Exercise brief | What is needed is an exact copy of the lines from the line containing "9, 10.8), 'resistor');" to the line containing "if empty is", both lines included, and nothing else.

(Object modeling scripts)
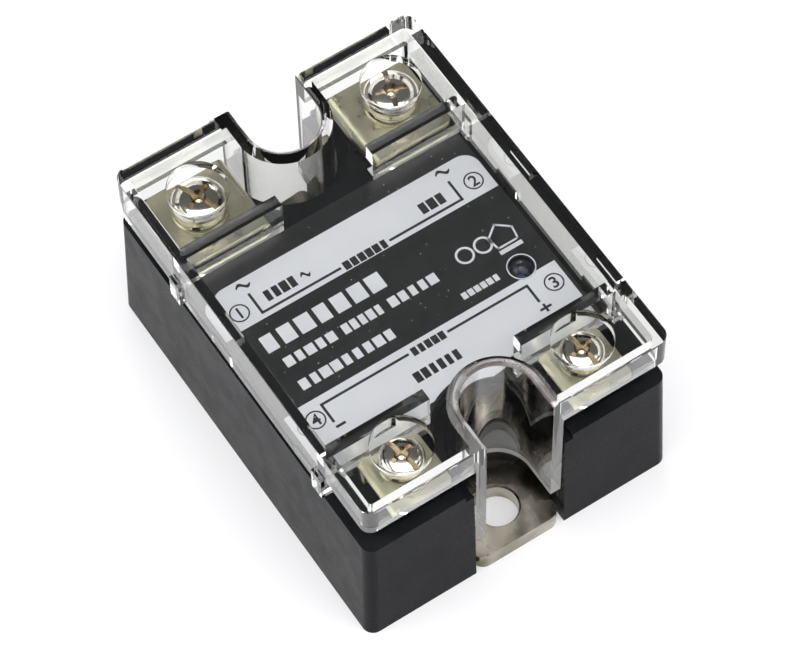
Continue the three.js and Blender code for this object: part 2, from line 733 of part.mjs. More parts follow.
function addPart(name, solid, finish) {
  const { color, roughness, metalness } = FINISH[finish];
  const mesh = new THREE.Mesh(
    toGeometry(solid), new THREE.MeshStandardMaterial({ color, roughness, metalness }),
  );
  mesh.name = name;
  relay.add(mesh);
}

addPart('base_plate', makeBasePlate(), 'plate');
addPart('case', makeCase(), 'casing');
addPart('protective_cover', makeCover(), 'clear');
addPart('label', makeLabel(), 'label');
addPart('status_lamp', makeLamp(), 'lamp');
for (const station of stations) {
  const { number, role } = station;
  addPart(`${role}_terminal_${number}`, makeTerminal(station), 'plated');
  addPart(`terminal_screw_${number}`, makeScrew(station), 'plated');
  addPart(`spring_washer_${number}`, makeSpringWasher(station), 'steel');
  addPart(`flat_washer_${number}`, makeFlatWasher(station), 'plated');
  addPart(`captive_nut_${number}`, makeNut(station), 'steel');
}
addPart('ceramic_substrate', makeSubstrate(), 'ceramic');
addPart('thyristor_chip_1', makeChip(-1), 'silicon');
addPart('thyristor_chip_2', makeChip(1), 'silicon');
addPart('gate_pin_1', makeGatePin(-1), 'steel');
addPart('gate_pin_2', makeGatePin(1), 'steel');
addPart('potting', makePotting(), 'potting');
addPart('driver_board', makeBoard(), 'board');
addPart('optocoupler', makeOptocoupler(), 'moulded');
addPart('driver_transistor', makeTransistor(), 'moulded');
addPart('input_resistor', makeAxial(14, -1.4, 1.2, 6.2, 7.8), 'resistor');
addPart('gate_resistor', makeAxial(3.4, -1.2, 1, 4.6, 6.2), 'resistor');
addPart('snubber_resistor', makeAxial(4.4, -5.2, 1.9, 9, 10.8), 'resistor');
addPart('protection_diode', makeAxial(12.4, -11.2, 1.2, 4.4, 6.2), 'moulded');
addPart('snubber_capacitor', makeCapacitor(), 'capacitor');

export default relay;
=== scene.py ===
"""A panel-mount solid state relay: black moulded case, metal base plate, printed label,
plated screw terminals and a clear lift-off cover. Lengths are millimetres until a mesh is made."""
import math

import bmesh
import bpy
from mathutils import Matrix, Vector


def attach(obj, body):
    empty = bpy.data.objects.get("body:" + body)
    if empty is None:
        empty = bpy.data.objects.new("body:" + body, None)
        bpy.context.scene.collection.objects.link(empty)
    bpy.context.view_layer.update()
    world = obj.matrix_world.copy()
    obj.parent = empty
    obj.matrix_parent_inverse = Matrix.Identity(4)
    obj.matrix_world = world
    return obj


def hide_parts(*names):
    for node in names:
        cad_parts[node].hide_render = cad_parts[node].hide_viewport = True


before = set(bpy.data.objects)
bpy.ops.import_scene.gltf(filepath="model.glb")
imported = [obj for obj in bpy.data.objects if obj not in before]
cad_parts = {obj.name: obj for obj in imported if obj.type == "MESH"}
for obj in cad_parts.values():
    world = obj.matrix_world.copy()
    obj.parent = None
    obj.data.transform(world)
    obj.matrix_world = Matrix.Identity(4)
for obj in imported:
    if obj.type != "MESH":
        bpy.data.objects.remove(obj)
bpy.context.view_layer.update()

MM = 0.001
SIDES = (-1, 1)

# ------------------------------------------------------------------ sizes of the real relay

PLATE_HALF = (19.45, 26.2)      # the base plate inside the case
PLATE_TOP = 2.5
PLATE_ROOM = 0.2
TONGUE_TOP = 2.7                # the base plate's ends, in the slots
MOUNTING_HOLE = 2.75
CORNER = 1.5                    # the case's and cover's upright corners
RIM = 20.3                      # top of the case's outer walls
DECK = 21.8                     # top of the recessed black deck
PEDESTAL = 23.3                 # top of the blocks under the terminals
TERMINAL_TOP = 24.5
CASE_HALF = (22.5, 29.25)       # at the foot
CASE_DRAFT = 0.65
RIM_HALF = (21.85, 28.6)
CASE_WALL = 2.2
DECK_HALF = (20.05, 26.8)
SLOT_Y = 24.0                   # mounting slot centres, at both ends
SLOT_BORE = 4.8                 # inside the cover's slot wall
SLOT_WALL = 6.3                 # outside the cover's slot wall
NOTCH = 6.6                     # the case's notch round that wall
LANDING = 7.8                   # shallow step in the deck round the notch
COVER_TOP = 30.3
COVER_WALL = 1.5
ROOF = COVER_TOP - COVER_WALL
INPUT_EDGE = -19.15             # outer face of the cross wall at the input end
OUTPUT_EDGE = 15.35
CROSS_WALL = 1.7
LUG = 2.2                       # side lugs at the ends of the cover's middle
SLOT_FOOT = 8                   # where the cover's slot walls end
RIM_ROUND = 0.7                 # the round edge at the top of a slot's bore
ACCESS = 3.9                    # screwdriver holes in the roof
LABEL_TOP = 22.0
LAMP = (15.2, -6.6)
LAMP_RADIUS = 1.5
CATCH_Y = (-14.4, 4.4)          # the catches that hold the cover, on both sides
SHANK_ROOM = 0.4                # round a screw's shank
LEG_ROOM = 0.25                 # round a terminal's leg, in the case
CLEAR_OF = 32                   # where a cutter stops, outside the relay
OVER = 30                       # where a cutter from above stops, over all but the cover's roof

# box is the terminal's x and y range, bend is the side with its bent edge, and turn is how
# many degrees the screw happens to be turned
STATIONS = (
    dict(number=1, role="output", x=-14.2, y=21.1, bend=1, turn=24, box=(-19.3, -7.7, 15.9, 26.2)),
    dict(number=2, role="output", x=14.2, y=21.1, bend=-1, turn=-18, box=(7.7, 19.3, 15.9, 26.2)),
    dict(number=3, role="input", x=13.0, y=-22.7, bend=-1, turn=8, box=(8.9, 17.3, -26.7, -19.5)),
    dict(number=4, role="input", x=-13.0, y=-22.7, bend=-1, turn=12,
         box=(-17.3, -8.9, -26.7, -19.5)),
)
FASTENERS = {
    "output": dict(shank=1.9, head=3.55, height=2.4, length=10.0, pitch=0.7, flat=0.6, flat_r=3.6,
                   spring=0.9, spring_r=3.4, nut_flats=7.4, nut_depth=2.9, nut_turn=30),
    "input": dict(shank=1.4, head=2.85, height=2.1, length=8.0, pitch=0.5, flat=0.5, flat_r=2.95,
                  spring=0.8, spring_r=2.7, nut_flats=5.9, nut_depth=2.4, nut_turn=0),
}
LEGS = {"output": (3.0, 1.2), "input": (1.4, 1.0)}     # width and thickness

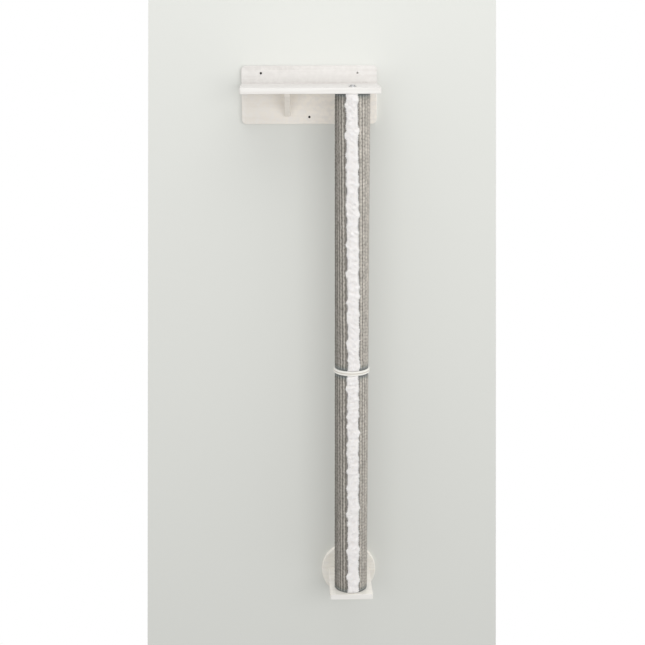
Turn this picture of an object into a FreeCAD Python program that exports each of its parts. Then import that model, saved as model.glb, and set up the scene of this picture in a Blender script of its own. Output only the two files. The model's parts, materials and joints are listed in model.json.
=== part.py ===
import FreeCAD, Part
import math
import os

# Cat climbing wall: a resting shelf and a round foot plate screwed to a wall, with a
# two-part scratching post between them. Lengths are in millimetres.
# The origin lies on the wall, midway between the back board's two upper wall holes.
# +X runs to the right along the wall, +Y into the wall and +Z up, so the cat climbs at -Y.

# Back board
board_width = 430.0
board_height = 183.0
board_thick = 18.0
board_corner_r = 14.0
wall_hole_r = 3.25
wall_hole_pitch = 306.0
wall_hole_drop = 23.0
low_hole_rise = 22.0

# Shelf
shelf_drop = 55.0
shelf_depth = 204.0
shelf_thick = 18.0
shelf_corner_r = 5.0

# Bracket under the shelf
bracket_thick = 18.0
bracket_height = 85.0
bracket_depth = 120.0
bracket_nose = 12.0
bracket_tip = 10.0
bracket_offset = 70.0

# Post: axis, lengths and tube
post_offset = 130.0
post_standoff = 166.0
upper_length = 877.0
lower_length = 757.0
tube_r = 50.0
tube_wall = 5.0

# Woven cover, its rolled hems and its dark end bindings
cover_thick = 4.8
glue_line = 0.2
rib_pitch = 11.5
rib_depth = 1.5
hem_width = 5.0
hem_rise = 0.7
binding_height = 9.0
binding_inset = 0.7
slot_width = 37.0

# Plush strip in the cover's slot
plush_rise = 2.6
plush_shoulder = 3.6
plush_gap = 0.3

# Ring between the two posts
ring_r = 58.0
ring_thick = 15.0
ring_chamfer = 2.6

# Foot board and wall disc
foot_width = 142.0
foot_reach = 65.0
foot_thick = 18.0
foot_corner_r = 5.0
disc_r = 93.0
disc_thick = 18.0
disc_chamfer = 2.0
disc_hole_pitch = 120.0

# Broken edges of the painted boards
edge_chamfer = 1.2

# Wooden plugs glued into the tube ends
plug_thick = 30.0
plug_fit = 0.1

# Long hexagon nuts set in the plugs
nut_flats = 13.0
nut_sides = 6
nut_length = 26.0
fit_gap = 0.05

# Bolts and stud
thread_r = 4.0
bolt_hole_gap = 0.25
bolt_grip = 20.0
bolt_head_r = 8.0
bolt_head_thick = 3.6
bolt_head_chamfer = 0.8
socket_r = 2.9
socket_depth = 2.2
washer_r = 12.0
washer_thick = 1.6

# Panel screws that join board to board
screw_r = 3.4
screw_length = 50.0
screw_head_r = 5.0
screw_head_thick = 2.0
shelf_screw_pitch = 150.0
bracket_screw_drop = 20.0
bracket_screw_pitch = 38.0
foot_screw_pitch = 70.0

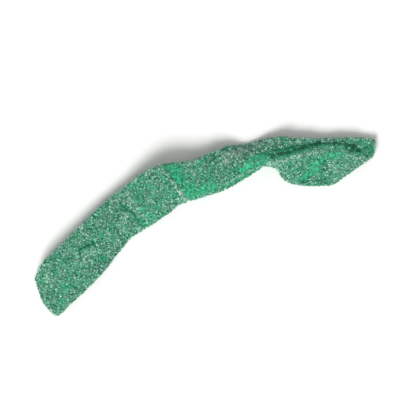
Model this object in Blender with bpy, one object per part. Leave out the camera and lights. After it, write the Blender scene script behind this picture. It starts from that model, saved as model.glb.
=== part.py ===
"""A sour belt: one ribbon of chewy, sugar-coated candy, lying in the shape it was dropped in.

The belt runs along +X: from a square-cut end with one drooping corner, over a low hump,
along a stretch whose near side is folded down, to an end with one corner cut off. Z is up
and the floor is at Z 0. "Far" is the +Y side of the belt and "near" is the -Y side.
"""

import bpy
import numpy as np

MM = 0.001

# Driving dimensions of the belt, laid out straight and flat.
BELT_LENGTH = 173.0 * MM
BELT_WIDTH = 22.0 * MM
BELT_THICKNESS = 2.5 * MM
EDGE_RADIUS = 0.8 * MM

# The cut ends. One corner of the second end is cut away at a slant.
CORNER_RADIUS = 1.6 * MM
CUT_CORNER_LENGTH = 19.0 * MM
CUT_CORNER_START = 0.36
CUT_CORNER_CRISPNESS = 14

# The far corner of the first end hangs down, bent over a line across that corner.
DROOP_ALONG_FAR_EDGE = 17.6 * MM
DROOP_RADIUS = 5.5 * MM
DROOP_ANGLE_DEG = 66.0

# How the belt lies. Each list gives (distance along the belt in mm, value) and is read
# as a smooth curve. The heading is the belt's direction seen from above. The fold is the
# ridge that runs lengthwise and parts the far side of the belt from the near side. Its
# place is a share of the width, and its softness is how wide it bends. A slope is how
# steeply a side falls towards -Y. The tuck is a narrow crease that sinks in beside the
# fold.
HEADING_DEG = (
    (0, 19), (28, 21), (44, 22), (56, 12), (66, 14), (74, -2), (82, -18), (90, -11),
    (98, 1), (106, 6), (113, 3), (121, -14), (130, -33), (140, -31), (150, -22),
    (160, -24), (173, -29),
)
RIDGE_HEIGHT_MM = (
    (0, 7.6), (22, 8.0), (40, 8.0), (54, 7.9), (64, 9.3), (76, 10.7), (82, 10.0),
    (94, 8.2), (104, 7.3), (116, 7.4), (124, 8.6), (130, 9.3), (136, 7.2), (150, 4.8),
    (163, 3.9), (173, 3.3),
)
FOLD_PLACE = (
    (0, 0.50), (40, 0.50), (60, 0.55), (78, 0.60), (92, 0.59), (104, 0.57),
    (118, 0.56), (126, 0.54), (134, 0.39), (143, 0.29), (150, 0.25), (156, 0.235),
    (161, 0.29), (167, 0.40), (173, 0.48),
)
FOLD_SOFTNESS_MM = (
    (0, 7), (92, 7), (104, 5), (112, 5.5), (120, 7), (127, 6), (135, 4.6), (150, 4.4), (173, 5),
)
FAR_SLOPE_DEG = (
    (0, -2), (24, -4), (38, -10), (50, -16), (62, -10), (72, 0), (84, 8),
    (100, 0), (108, -22), (118, -58), (132, -27), (150, -7), (162, -7), (173, -12),
)
NEAR_SLOPE_DEG = (
    (0, 3), (22, 5), (31, 22), (39, 40), (47, 46), (55, 46), (61, 37), (69, 33),
    (80, 62), (90, 76), (104, 71), (116, 78), (122, 92), (127, 84), (131, 66),
    (135, 34), (139, 20), (146, 18), (154, 20), (162, 14), (173, 5),
)
TUCK_DEG = (
    (0, 0), (116, 0), (126, 20), (134, 34), (146, 40), (156, 30), (166, 26), (173, 10),
)
TUCK_OFFSET = 1.9 * MM
TUCK_HALF_WIDTH = 1.4 * MM

# A crest runs slantwise across the belt on top of the hump, as places along the belt at
# its far and near edges. The belt climbs to it slowly and drops from it at once.
CREST_AT_FAR_EDGE = 75.3 * MM
CREST_AT_NEAR_EDGE = 84.5 * MM
CREST_HEIGHT = 1.1 * MM
CREST_CLIMB = 8.0 * MM
CREST_DROP = 2.4 * MM
CREST_ROUNDING = 0.7 * MM

# Small waves that the edges of a soft ribbon take, as (length, height, phase). They
# start past the first end and are out of step on the two sides.
EDGE_WAVES = (
    (17.0 * MM, 0.28 * MM, 0.6),
    (9.5 * MM, 0.12 * MM, 2.1),
)
EDGE_WAVE_START = 24.0 * MM
EDGE_WAVE_SIDE_STEP = 1.7
EDGE_WAVE_FALL_OFF = 3

# Where the belt presses on the floor its underside goes flat.
FLOOR_PRESS = 0.35 * MM

# Mesh density. The middle sheet is worked out on a fine table and read from it.
STATIONS = 104
FACETS_ACROSS = 16
EDGE_FACETS = 3
END_FACETS = 3
TABLE_STATIONS = 1731
TABLE_LINES = 221

BELT_COLOUR = (0.05, 0.42, 0.20, 1.0)
BELT_ROUGHNESS = 0.7


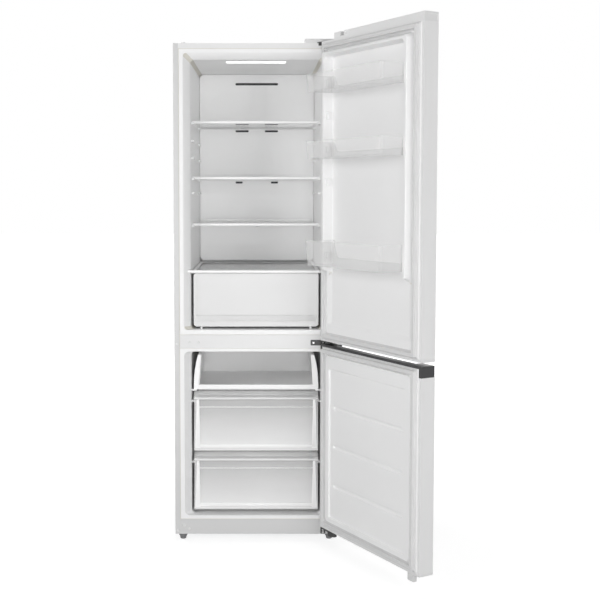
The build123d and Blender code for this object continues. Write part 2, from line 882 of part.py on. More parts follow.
hub_radius = 18
blade_twist = 32
with BuildPart() as evaporator_fan:
    with BuildSketch(front_plane(fan_front)) as hub:
        with Locations((0, fan_level)):
            Circle(hub_radius)
    extrude(hub.sketch, amount=-fan_depth)
    for i in range(fan_blades):
        turn = 360 * i / fan_blades
        root = Plane(
            (0, fan_front + fan_depth / 2, fan_level),
            x_dir=(0, 1, 0),
            z_dir=(cos(radians(turn)), 0, sin(radians(turn))),
        )
        with BuildSketch(root.offset(hub_radius - 3)) as blade_root:
            Rectangle(2, 26, rotation=-blade_twist)
        with BuildSketch(root.offset(fan_radius)) as blade_tip:
            Rectangle(1.6, 30, rotation=-blade_twist - 14)
        loft([blade_root.sketch, blade_tip.sketch], ruled=True)
    with BuildSketch(front_plane(fan_front - 10)) as slab:
        with Locations((0, fan_level)):
            Circle(2 * fan_radius)
    extrude(slab.sketch, amount=10, mode=Mode.SUBTRACT)
    with BuildSketch(front_plane(fan_front)) as disc:
        with Locations((0, fan_level)):
            Circle(fan_radius)
    extrude(disc.sketch, amount=-fan_depth, mode=Mode.INTERSECT)
    with BuildSketch(front_plane(fan_front)) as shaft_bore:
        with Locations((0, fan_level)):
            Circle(shaft_radius + running_clearance)
    extrude(shaft_bore.sketch, amount=-fan_depth, mode=Mode.SUBTRACT)
save(evaporator_fan.part, "evaporator_fan")

# ---------------------------------------------------------------- machine compartment

deck_y = (machine_front, foam_back)
ear_gap = roller_width / 2 + 0.6
ear_z = (roller_radius - 8, deck_top - deck_sheet)
with BuildPart() as compressor_deck:
    bar((-inner_half, inner_half), deck_y, (deck_top - deck_sheet, deck_top))
    for side in (-1, 1):
        bar(side_span(side, inner_half - deck_sheet, inner_half), deck_y, (deck_top, deck_top + 18))
        roller_x = side * (half_width - roller_inset_x)
        for end in (-1, 1):
            ear_x = (roller_x + end * ear_gap, roller_x + end * (ear_gap + ear_sheet))
            bar(tuple(sorted(ear_x)), (roller_y - 12, roller_y + 12), ear_z)
        with BuildSketch(Plane.YZ.offset(roller_x - ear_gap)) as axle:
            with Locations((roller_y, roller_radius)):
                Circle(axle_radius)
        extrude(axle.sketch, amount=2 * ear_gap)
save(compressor_deck.part, "compressor_deck")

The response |
addPart('snubber_resistor', makeAxial(4.4, -5.2, 1.9, 9, 10.8), 'resistor');
addPart('protection_diode', makeAxial(12.4, -11.2, 1.2, 4.4, 6.2), 'moulded');
addPart('snubber_capacitor', makeCapacitor(), 'capacitor');

export default relay;
=== scene.py ===
"""A panel-mount solid state relay: black moulded case, metal base plate, printed label,
plated screw terminals and a clear lift-off cover. Lengths are millimetres until a mesh is made."""
import math

import bmesh
import bpy
from mathutils import Matrix, Vector


def attach(obj, body):
    empty = bpy.data.objects.get("body:" + body)
    if empty is None:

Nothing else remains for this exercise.